In the next 48 hours the posse had reached the border.
Ironically, they were always a few hours behind their quarry as he was handed from section to section and 72 hours later he was in Chimoio.
Some of us escaped the effects of the search because we were in the advance area, where it was least expected to encounter guerrillas.
The other reason was we were well off the track that Maartens had followed.
I have narrated elsewhere how unit after unit was caught unawares and casualties were inevitable.
Meanwhile, the man responsible remained safe with his unit close to where it all began in Rateiwa Village in the headwaters of Nyatande River.

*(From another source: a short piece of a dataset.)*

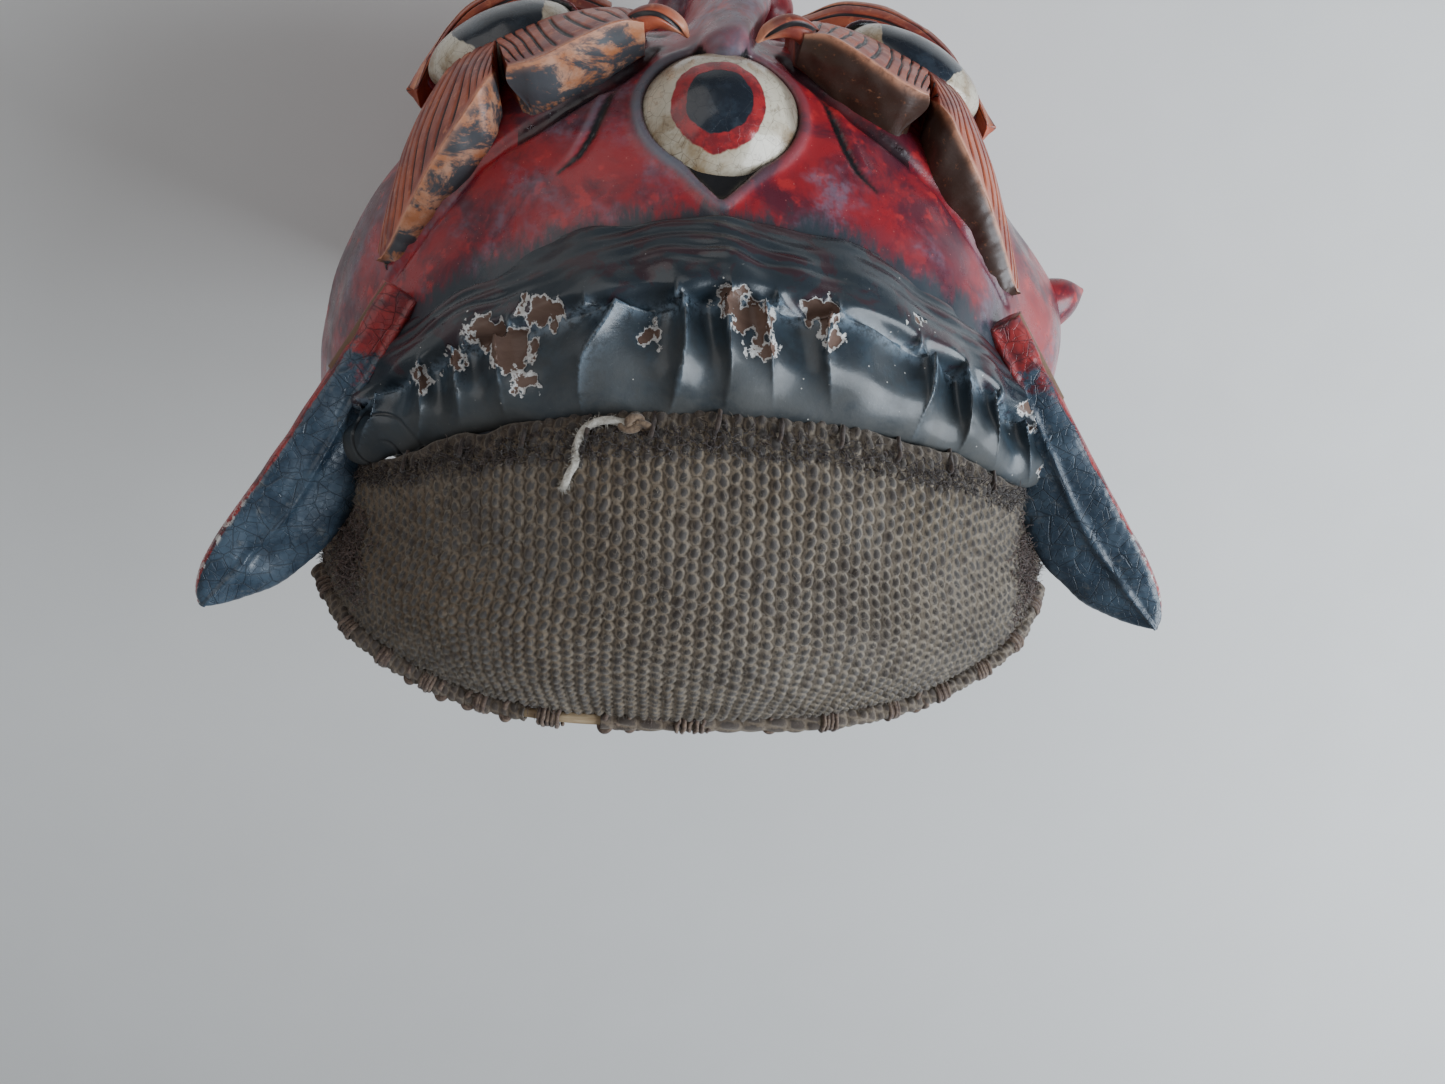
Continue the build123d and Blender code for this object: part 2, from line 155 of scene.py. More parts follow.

After all the hum drum died down commanders had the unenviable task of regrouping scattered units and rebuilding those that had lost men.
It was also around that time that a fresh fire force, the Fanya Haraka, came in fresh from Nachingwea, Tanzania.
Action was summoned to the rear – probably he went as far as Chimoio.
I can only speculate why he was called, maybe it was out of sheer curiosity to see this daring comrade who could snatch a murungu in the middle of the country and march him to the border without being caught.
It required extraordinary pluck and daring to achieve this especially where it was easier to eliminate him after all he was just an enemy.